Au cours de sa carrière, Mark Rothko reçoit de nombreuses commandes publiques, et une grande rétrospective lui est consacrée au MoMA en 1961. Si la couleur reste l'élément essentiel de son langage pictural, il abandonne progressivement les couleurs vives, qui ne sont pour lui synonymes ni de gaieté, ni de légèreté, au profit d'une palette aux tons sombres image 2, tels le brun et certains rouges. Esprit tourmenté, aspirant à un idéal que la vie ne peut lui offrir, Mark Rothko met fin à ses jours en 1970.

Véronique Duprat-Roumier

Permalien : https://panoramadelart.com/analyse/untitled-sans-titre

Publié le 20/11/2020

Ressources

La notice d’une œuvre de Mark Rothko sur le site du Centre Pompidou

https://www.centrepompidou.fr/cpv/resource/cajrkgR/rMd5GB5

Glossaire

Expressionnisme abstrait : Mouvement de peintres américains qui renouvellent l’abstraction après 1945. Chez ces peintres, le tableau est affirmé comme surface peinte et expérience intérieure du réel. On distingue généralement deux groupes : le color field, qui valorise le champ coloré (Mark Rothko, Barnett Newman…) et l’action painting qui valorise la gestuelle (Jackson Pollock, Willem de Kooning…).

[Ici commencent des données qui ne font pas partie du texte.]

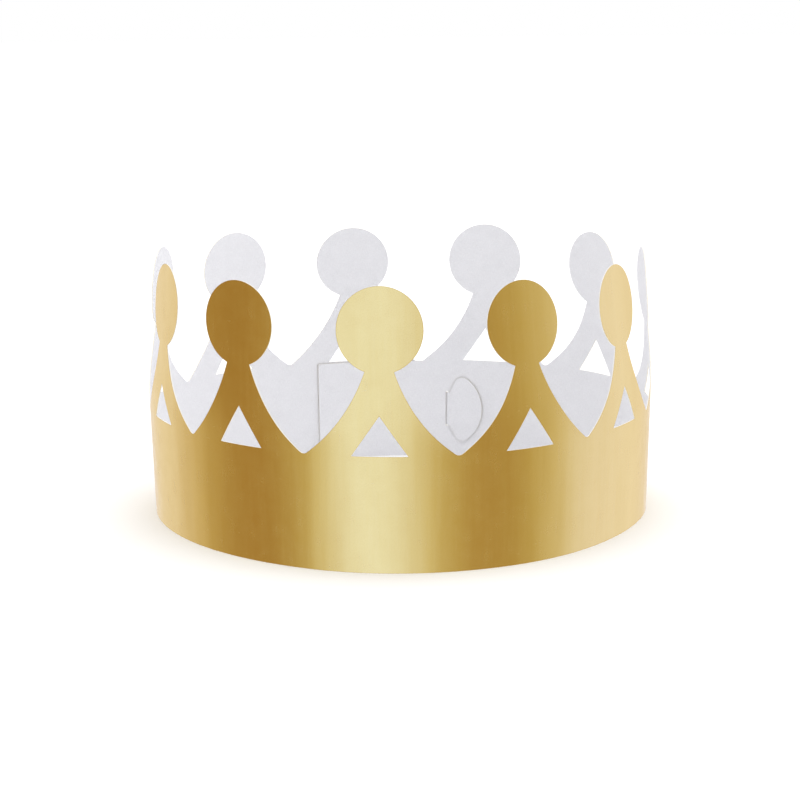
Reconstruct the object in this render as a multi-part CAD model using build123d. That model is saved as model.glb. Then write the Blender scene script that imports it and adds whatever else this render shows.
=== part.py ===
from build123d import *
from math import acos, asin, atan, atan2, cos, degrees, pi, radians, sin, sqrt, tan
import os

# A paper crown. One sheet of foil card has a plain head band below and a row of ball-topped
# points above. It is bent into a ring and closed at the back by its own tongue, which passes
# through a slit in the band and spreads out on the inside.
#
# Millimetres and degrees. +Z is up, the front point faces -Y and the closure is at +Y.
# The origin is on the surface that the crown stands on, in the middle of its footprint.
#
# A bend is followed by place: x, y and heading along the band's bottom edge, which runs
# anticlockwise seen from above. In a place's own frame, +X is along the band, +Y is inwards.

# The card
card_thickness = 0.4
layer_clearance = 0.25

# The band and its points, as cut
point_count = 11
point_pitch = 52.85
band_height = 40.0
ball_radius = 14.75
ball_centre_height = 82.9
neck_width = 10.0
flank_hollow = 2.9

# The triangular window at each point's foot
window_width = 19.3
window_sill = 0.6
window_height = 13.7

# The ends that close the ring
slit_from_valley = 10.25
slit_length = 14.4
slit_side_clearance = 0.25
slit_end_clearance = 0.3
tongue_from_valley = 13.25
tongue_length = 14.85
tongue_width = 29.4
tongue_shoulder = 5.0
tongue_shoulder_radius = 3.5
tongue_fold_radius = 1.1
inner_end_length = 43.6

# The bend into a ring: how unevenly the card takes it, and where it is tightest
bend_unevenness = 0.277
bend_phase = 24.3
band_flare = 1.2

# The points: each leans in over a short bend above the band, loses a share of the band's own
# bend by its neck and turns a little. They are listed from the outer end to the inner end.
lean_bend = 18.0
neck_flatness = 0.35
point_leans = (10.5, 4.5, 4.0, 4.0, 0.4, 6.4, 7.5, 5.9, 3.9, 3.4, 1.7)
point_turns = (-4.3, -5.0, 0.3, -1.3, 3.2, -0.2, 2.5, 0.8, 0.7, -3.9, 10.2)

half_card = card_thickness / 2
layer_step = card_thickness + layer_clearance
closing_gap = tongue_from_valley - slit_from_valley
girth = point_count * point_pitch + closing_gap
wall_slope = band_flare / band_height
closure_height = band_height / 2
points_left = point_count // 2
points_right = (point_count - 1) // 2
neck_height = ball_centre_height - sqrt(ball_radius**2 - (neck_width / 2) ** 2)


def walk(place, radius, distance):
    """Place reached along a bend. A positive radius bends inwards, a negative distance goes back."""
    x, y, heading = place
    new_heading = heading + distance / radius
    x += radius * (sin(new_heading) - sin(heading))
    y -= radius * (cos(new_heading) - cos(heading))
    return x, y, new_heading


def shift_outwards(place, distance):
    """Place moved straight out of the ring."""
    x, y, heading = place
    return x + distance * sin(heading), y - distance * cos(heading), heading


def frame_at(place):
    """Frame of a place, standing on the bottom edge."""
    x, y, heading = place
    return Location((x, y, 0), (0, 0, degrees(heading)))


def heading_at(distance):
    """Heading of the bottom edge at a distance from the front: a ring pressed three-cornered."""
    turn = 2 * pi * distance / girth
    phase = radians(bend_phase)
    return turn + bend_unevenness / 3 * (sin(3 * turn - phase) + sin(phase))


def bend_radius(index):
    """Bend radius of one point's stretch. The left half is larger, so its end lies outside."""
    start, end = (index - 0.5) * point_pitch, (index + 0.5) * point_pitch
    radius = point_pitch / (heading_at(end) - heading_at(start))
    if index < 0:
        return radius + layer_step / 4
    if index > 0:
        return radius - layer_step / 4
    return radius


def lay_out():
    """Middle place of each point's stretch, and the places of the ring's two ends."""
    front = (0.0, -girth / (2 * pi), 0.0)
    middles = {0: front}
    ends = []
    for side, count in ((-1, points_left), (1, points_right)):
        place = walk(front, bend_radius(0), side * point_pitch / 2)
        for step in range(1, count + 1):
            radius = bend_radius(side * step)
            middles[side * step] = walk(place, radius, side * point_pitch / 2)
            place = walk(place, radius, side * point_pitch)
        ends.append(place)
    return middles, ends[0], ends[1]


def wall(radius, start, end, low=0.0, high=band_height, level=0.0):
    """Upright card between two distances along a bend, in that bend's frame.

    The wall leans out like the band's. The radius and the frame are those at the given level.
    """
    low_out, high_out = wall_slope * (low - level), wall_slope * (high - level)
    profile = make_face(
        Plane.YZ
        * Polyline(
            (-half_card - low_out, low),
            (half_card - low_out, low),
            (half_card - high_out, high),
            (-half_card - high_out, high),
            close=True,
        )
    )
    axis = Axis((0, radius, 0), (0, 0, 1))
    angles = sorted((degrees(start / radius), degrees(end / radius)))
    return revolve(profile.rotate(axis, angles[0]), axis, angles[1] - angles[0])


def strip_section(half_width, curvature, straight_sides=False):
    """Cross-section of the card, bent inwards by a curvature, on the XY plane.

    Its ends are square to the bent card, or both parallel to its middle's normal.
    """
    if curvature == 0:
        return make_face(Rectangle(2 * half_width, card_thickness).wire())
    radius = 1 / curvature
    outer, inner = radius + half_card, radius - half_card
    outer_end = asin(half_width / outer) if straight_sides else half_width * curvature
    inner_end = asin(half_width / inner) if straight_sides else half_width * curvature

    def on_arc(radial, angle):
        return radial * sin(angle), radius - radial * cos(angle)

    return make_face(
        [
            ThreePointArc(on_arc(outer, -outer_end), on_arc(outer, 0), on_arc(outer, outer_end)),
            Line(on_arc(outer, outer_end), on_arc(inner, inner_end)),
            ThreePointArc(on_arc(inner, inner_end), on_arc(inner, 0), on_arc(inner, -inner_end)),
            Line(on_arc(inner, -inner_end), on_arc(outer, -outer_end)),
        ]
    )


def flank(share, valley_half):
    """Half width and height of a point's hollow side, from the valley at 0 to the neck at 1."""
    run, rise = neck_width / 2 - valley_half, neck_height - band_height
    length = sqrt(run**2 + rise**2)
    bulge = 4 * flank_hollow * share * (1 - share) / length
    return valley_half + share * run - bulge * rise, band_height + share * rise + bulge * run


def lean_at(height, slope):
    """Outward offset and slope of a point's centre line, which ends leaning in at a slope."""
    above = height - band_height
    bent = min(above, lean_bend)
    offset = band_flare + wall_slope * bent - (wall_slope + slope) * bent**2 / (2 * lean_bend)
    offset -= slope * (above - bent)
    return offset, wall_slope - (wall_slope + slope) * bent / lean_bend


def stem_and_ball(radius, lean, turn):
    """One point above the valley level: a stem that flattens as it rises, and its ball."""
    valley_radius = radius + band_flare
    valley_half = valley_radius * point_pitch / (2 * radius)
    sections = []
    for share in (0, 0.25, 0.5, 0.75, 1):
        half_width, height = flank(share, valley_half)
        rise = (height - band_height) / (neck_height - band_height)
        eased = rise**2 * (3 - 2 * rise)
        offset, slope = lean_at(height, tan(radians(lean)))
        tilt = degrees(atan(slope)) if share > 0 else 0
        frame = Location((0, -offset, height)) * Rot(Z=turn * eased) * Rot(X=tilt)
        curvature = (1 - neck_flatness * eased) / valley_radius
        sections.append(frame * strip_section(half_width, curvature, share == 1))
    stem = loft(sections)
    centre = sqrt(ball_radius**2 - (neck_width / 2) ** 2)
    neck_right, neck_left = (neck_width / 2, 0), (-neck_width / 2, 0)
    rim = ThreePointArc(neck_right, (0, centre + ball_radius), neck_left)
    disc = make_face([rim, Line(neck_left, neck_right)])
    prism = extrude(Plane.XZ * disc, ball_radius, both=True)
    ball = extrude(strip_section(ball_radius + card_thickness, curvature), 2 * ball_radius) & prism
    return stem + frame * ball


def window():
    """Prism of the triangular window at a point's foot."""
    sill = band_height + window_sill
    corners = ((-window_width / 2, sill), (window_width / 2, sill), (0, sill + window_height))
    return extrude(Plane.XZ * make_face(Polyline(*corners, close=True)), ball_radius, both=True)


def point(index):
    """Stretch of band with its point, in the frame of its middle."""
    radius = bend_radius(index)
    order = index + points_left
    lean, turn = point_leans[order % len(point_leans)], point_turns[order % len(point_turns)]
    band = wall(radius, -point_pitch / 2, point_pitch / 2)
    return band + stem_and_ball(radius, lean, turn) - window()


def tongue(outer_end):
    """Outer end of the sheet, from its last valley: a strip, a folded neck and a broad head.

    The neck crosses from the outside of the band to the inside in two equal bends. Their centres
    and the centre of the band's own bend make a triangle, which gives how far each one turns.
    """
    strip_radius = bend_radius(points_right) + layer_step
    outer_radius = strip_radius + wall_slope * closure_height
    inner_radius = outer_radius - 2 * layer_step
    fold = tongue_fold_radius
    far, near, apart = outer_radius - fold, inner_radius + fold, 2 * fold
    span = acos((far**2 + near**2 - apart**2) / (2 * far * near))
    first_turn = pi - acos((far**2 + apart**2 - near**2) / (2 * far * apart))
    second_turn = first_turn - span
    crossing = atan2(near * sin(span), far + near * cos(span))

    to_slit = closing_gap + slit_from_valley * strip_radius / bend_radius(points_right)
    strip_length = to_slit - strip_radius * crossing
    strip = frame_at(outer_end) * wall(strip_radius, -strip_length, 0)

    low, high = closure_height - neck_half(), closure_height + neck_half()
    at_fold = shift_outwards(walk(outer_end, strip_radius, -strip_length), wall_slope * closure_height)
    first = frame_at(at_fold) * wall(fold, -fold * first_turn, 0, low, high, closure_height)
    at_middle = walk(at_fold, fold, -fold * first_turn)
    second = frame_at(at_middle) * wall(-fold, -fold * second_turn, 0, low, high, closure_height)
    at_head = walk(at_middle, -fold, -fold * second_turn)
    head = frame_at(at_head) * tongue_head(inner_radius, inner_radius * (span - crossing))

    slope_at_crossing = first_turn - crossing
    reach = half_card * (1 / sin(slope_at_crossing) + 1 / tan(slope_at_crossing))
    return strip + first + second + head, 2 * (reach + slit_side_clearance)


def neck_half():
    """Half height of the tongue's neck, which has room at both ends of the slit."""
    return slit_length / 2 - slit_end_clearance


def tongue_head(radius, neck_reach):
    """Mushroom-shaped head of the tongue, which lies against the inside of the band."""
    tip = tongue_length - neck_reach
    shoulder = (tip - tongue_length + tongue_shoulder, tongue_width / 2)
    half = make_face(
        [
            Line((0, 0), (0, neck_half())),
            Line((0, neck_half()), shoulder),
            TangentArc((tip, 0), shoulder, tangent=(0, 1)),
            Line((tip, 0), (0, 0)),
        ]
    )
    outline = half + mirror(half, Plane.XZ)
    corners = outline.vertices().filter_by(lambda v: abs(v.Y) > tongue_width / 2 - half_card)
    outline = fillet(corners, tongue_shoulder_radius)
    prism = extrude(Plane.XZ * Pos(0, closure_height) * mirror(outline, Plane.YZ), tongue_width, both=True)
    low, high = closure_height - tongue_width / 2, closure_height + tongue_width / 2
    return wall(radius, -tip, 0, low, high, closure_height) & prism


def slit(inner_end, width):
    """Prism of the slit beside the first valley of the inner end."""
    radius = bend_radius(points_right)
    place = walk(inner_end, radius, -slit_from_valley)
    return frame_at(place) * Pos(0, 0, closure_height) * Box(width, tongue_width, slit_length)


def inner_strip(inner_end):
    """Plain end of the band, which runs on inside the outer end."""
    radius = bend_radius(-points_left) - layer_step
    return frame_at(inner_end) * wall(radius, 0, inner_end_length)


def crown_sheet():
    """The whole sheet, with its origin in the middle of its footprint."""
    middles, outer_end, inner_end = lay_out()
    points = {index: frame_at(place) * point(index) for index, place in middles.items()}
    outer, slit_width = tongue(outer_end)
    points[points_right] -= slit(inner_end, slit_width)
    sheet = outer
    for index in sorted(points):
        sheet += points[index]
    sheet += inner_strip(inner_end)
    box = sheet.bounding_box()
    return Pos(-box.center().X, -box.center().Y, -box.min.Z) * sheet


os.makedirs("parts", exist_ok=True)
export_step(crown_sheet(), "parts/crown_sheet.step")
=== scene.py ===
from math import acos, asin, atan, atan2, ceil, cos, hypot, inf, pi, radians, sin, sqrt, tan

import bmesh
import bpy
from mathutils import Matrix, Vector, geometry, kdtree


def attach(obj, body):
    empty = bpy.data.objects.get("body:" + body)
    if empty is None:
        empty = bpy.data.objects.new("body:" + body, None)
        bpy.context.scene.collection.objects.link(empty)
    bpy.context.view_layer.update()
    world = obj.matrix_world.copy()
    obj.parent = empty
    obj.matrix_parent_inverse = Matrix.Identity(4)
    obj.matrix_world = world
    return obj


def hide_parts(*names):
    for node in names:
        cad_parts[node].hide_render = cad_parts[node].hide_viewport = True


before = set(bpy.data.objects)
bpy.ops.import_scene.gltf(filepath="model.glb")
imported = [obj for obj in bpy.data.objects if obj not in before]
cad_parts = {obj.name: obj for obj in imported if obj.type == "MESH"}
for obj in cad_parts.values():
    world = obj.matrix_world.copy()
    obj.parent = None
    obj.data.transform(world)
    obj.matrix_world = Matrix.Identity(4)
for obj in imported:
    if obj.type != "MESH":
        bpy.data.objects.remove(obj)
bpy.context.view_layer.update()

# A crown cut from one sheet of foil card. The sheet's flat blank is triangulated first: x along
# the sheet, measured on the band's bottom edge from the front point, z up. Every point of it is
# then bent into the ring, once for the outer face and once for the inner one. Lengths are in
# millimetres until the mesh is written in metres, in the frame's own axes.
#
# A bend is followed by place: x, y and heading along the band's bottom edge, which runs
# anticlockwise seen from above. The front point faces -Y and the closure is at +Y.

MM = 0.001

# The card
CARD_THICKNESS = 0.4
LAYER_CLEARANCE = 0.25

# The band and its points, as cut
POINT_COUNT = 11
POINT_PITCH = 52.85
BAND_HEIGHT = 40.0
BALL_RADIUS = 14.75
BALL_HEIGHT = 82.9
NECK_WIDTH = 10.0
FLANK_HOLLOW = 2.9
VALLEY_RADIUS = 2.2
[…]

Palette : La palette est la petite planche sur laquelle l’artiste dispose et mélange ses couleurs. Le terme désigne aussi l’ensemble des couleurs qu’il choisit pour une œuvre.

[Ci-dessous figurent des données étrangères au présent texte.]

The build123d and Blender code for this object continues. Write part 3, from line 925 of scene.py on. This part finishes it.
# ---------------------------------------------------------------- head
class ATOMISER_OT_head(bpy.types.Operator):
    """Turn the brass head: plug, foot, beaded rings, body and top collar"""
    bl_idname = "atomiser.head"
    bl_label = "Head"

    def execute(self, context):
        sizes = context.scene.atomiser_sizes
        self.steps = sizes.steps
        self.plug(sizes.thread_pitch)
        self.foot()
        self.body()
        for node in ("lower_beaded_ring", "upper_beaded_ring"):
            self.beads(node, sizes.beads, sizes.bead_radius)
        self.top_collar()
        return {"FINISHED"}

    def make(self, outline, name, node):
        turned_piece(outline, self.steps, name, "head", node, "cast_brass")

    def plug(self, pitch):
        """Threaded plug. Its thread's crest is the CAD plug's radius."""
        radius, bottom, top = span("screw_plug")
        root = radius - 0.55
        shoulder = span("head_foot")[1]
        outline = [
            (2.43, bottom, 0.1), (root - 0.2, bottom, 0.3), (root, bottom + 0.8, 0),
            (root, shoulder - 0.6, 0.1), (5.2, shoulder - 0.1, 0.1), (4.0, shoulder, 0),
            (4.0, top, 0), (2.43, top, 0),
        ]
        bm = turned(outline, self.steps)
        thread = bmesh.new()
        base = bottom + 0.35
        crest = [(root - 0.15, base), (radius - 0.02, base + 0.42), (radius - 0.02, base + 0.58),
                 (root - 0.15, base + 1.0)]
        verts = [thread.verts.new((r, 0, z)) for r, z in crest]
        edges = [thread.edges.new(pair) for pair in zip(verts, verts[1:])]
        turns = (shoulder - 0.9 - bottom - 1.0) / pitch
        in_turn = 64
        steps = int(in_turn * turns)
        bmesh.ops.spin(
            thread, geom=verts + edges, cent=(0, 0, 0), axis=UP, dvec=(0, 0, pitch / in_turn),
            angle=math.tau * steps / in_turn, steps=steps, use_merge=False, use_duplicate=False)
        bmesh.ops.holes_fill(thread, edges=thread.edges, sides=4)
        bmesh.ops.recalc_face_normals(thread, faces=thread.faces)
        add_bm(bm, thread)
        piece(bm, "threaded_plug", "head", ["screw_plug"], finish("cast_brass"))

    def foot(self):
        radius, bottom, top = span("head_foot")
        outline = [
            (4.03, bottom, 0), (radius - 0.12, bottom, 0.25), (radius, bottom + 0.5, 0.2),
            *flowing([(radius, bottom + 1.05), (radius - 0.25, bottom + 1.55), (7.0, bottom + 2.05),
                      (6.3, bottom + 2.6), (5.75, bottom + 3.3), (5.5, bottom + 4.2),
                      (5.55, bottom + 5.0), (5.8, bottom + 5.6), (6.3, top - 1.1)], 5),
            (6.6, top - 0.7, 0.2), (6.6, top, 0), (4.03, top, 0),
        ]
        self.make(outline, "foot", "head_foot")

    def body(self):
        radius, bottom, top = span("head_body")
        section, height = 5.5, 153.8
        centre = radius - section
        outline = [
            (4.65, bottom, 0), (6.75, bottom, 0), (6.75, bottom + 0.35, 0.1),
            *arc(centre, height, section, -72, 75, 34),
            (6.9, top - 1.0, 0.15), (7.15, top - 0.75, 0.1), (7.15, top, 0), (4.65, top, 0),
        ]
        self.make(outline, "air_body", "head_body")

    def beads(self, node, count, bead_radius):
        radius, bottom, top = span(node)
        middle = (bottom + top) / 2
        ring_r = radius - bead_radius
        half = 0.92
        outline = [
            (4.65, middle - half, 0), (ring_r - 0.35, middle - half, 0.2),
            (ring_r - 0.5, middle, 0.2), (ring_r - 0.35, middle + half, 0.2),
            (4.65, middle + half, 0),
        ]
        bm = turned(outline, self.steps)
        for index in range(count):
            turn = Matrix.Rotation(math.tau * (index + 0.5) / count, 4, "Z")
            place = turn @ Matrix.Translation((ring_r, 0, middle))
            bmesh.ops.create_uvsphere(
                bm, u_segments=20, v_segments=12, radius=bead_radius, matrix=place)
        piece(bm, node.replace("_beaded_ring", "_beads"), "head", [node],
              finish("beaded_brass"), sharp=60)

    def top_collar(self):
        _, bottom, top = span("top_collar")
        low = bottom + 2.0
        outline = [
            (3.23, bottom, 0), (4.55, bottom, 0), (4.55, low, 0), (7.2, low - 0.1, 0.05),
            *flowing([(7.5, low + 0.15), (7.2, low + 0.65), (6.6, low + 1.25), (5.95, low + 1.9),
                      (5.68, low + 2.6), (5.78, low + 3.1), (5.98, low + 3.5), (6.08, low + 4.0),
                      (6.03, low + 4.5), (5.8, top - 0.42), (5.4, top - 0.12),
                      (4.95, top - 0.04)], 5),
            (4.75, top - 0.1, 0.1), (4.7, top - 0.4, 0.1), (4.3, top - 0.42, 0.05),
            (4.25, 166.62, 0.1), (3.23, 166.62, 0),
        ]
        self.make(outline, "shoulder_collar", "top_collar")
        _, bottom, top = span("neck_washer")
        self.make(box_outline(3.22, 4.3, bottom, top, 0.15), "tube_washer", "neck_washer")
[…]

Expressionnisme : Tendance artistique qui naît en Europe centrale à la fin du XIXe siècle et qui met à l’honneur la libre expression des passions et des formes, en réaction à l’académisme et à l’impressionnisme.

Action painting : Terme américain qui désigne, à partir des années 1950, une tendance au sein de l’expressionnisme abstrait. Les gestes et l’implication physique des artistes occupent une place centrale dans le processus de création.

All over : Pratique artistique qui consiste à couvrir toute la surface d’un tableau sans hiérarchie de plans, à la différence d’une composition classique.